Wild Strawberries (a small tribute to Marilynne Robinson’s Housekeeping)

I’ve just finished reading Housekeeping by Marilynne Robinson.  I don’t know if my view of the book will settle down to something a little less extreme but as I type this I feel this is one of the greatest books I’ve ever read.  I usually mark books I own – deface them some might complain – with vertical lines in the margins; small reminders to help me navigate back to passages I have found especially compelling.  This technique was largely redundant with Housekeeping.  The whole of chapter eight, for example, would have required a vertical line along its margin.  I’m no book reviewer so I’ll finish with one small passage to exemplify, I hope, the precision and powerful elegance of the writing.

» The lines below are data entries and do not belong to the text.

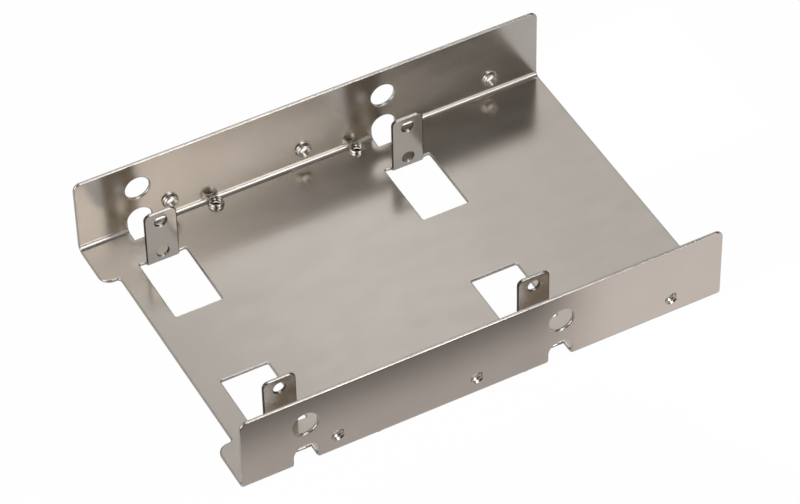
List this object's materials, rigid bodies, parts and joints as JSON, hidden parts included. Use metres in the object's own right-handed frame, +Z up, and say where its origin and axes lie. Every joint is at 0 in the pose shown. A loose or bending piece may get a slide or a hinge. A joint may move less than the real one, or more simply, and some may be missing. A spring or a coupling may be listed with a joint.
{
  "type": "drive bay adapter bracket",
  "caption": "Folded sheet-metal tray with upright tabs that holds small drives, one above the other, in a larger drive bay.",
  "frame": {"origin": "middle of the underside, where the tray rests", "axes": "+X along the tray, away from its set-back end; +Y across it; +Z up, the way the flanges stand"},
  "size_m": [0.1454, 0.1016, 0.025],
  "materials": {
    "plated_steel": "satin nickel plating, faintly mottled"
  },
  "bodies": {
    "root": {"folded_bracket": "plated_steel"}
  },
  "joints": []
}
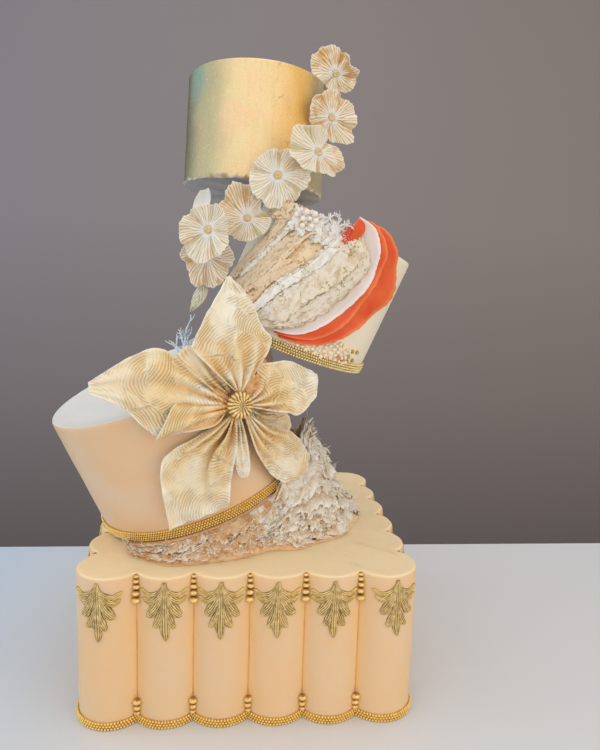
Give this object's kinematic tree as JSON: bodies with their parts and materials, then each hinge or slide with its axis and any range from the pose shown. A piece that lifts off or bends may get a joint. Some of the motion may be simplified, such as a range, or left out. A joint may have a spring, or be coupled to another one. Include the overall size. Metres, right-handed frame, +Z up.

  “For need can blossom into all the compensations it requires.  To crave and to have are as like a thing and its shadow.  For when does a berry break upon the tongue as sweetly as when one longs to taste it, and when is the taste refracted into so many hues and savors of ripeness and earth, and when do our senses know any thing so utterly as when we lack it?  And here again is a foreshadowing-the world will be made whole.  For to wish for a hand on one’s hair is all but to feel it.  So whatever we may lose, very craving gives it back to us again.  Though we dream and hardly know it, longing, like an angel, fosters us, smooths our hair, and brings us wild strawberries.”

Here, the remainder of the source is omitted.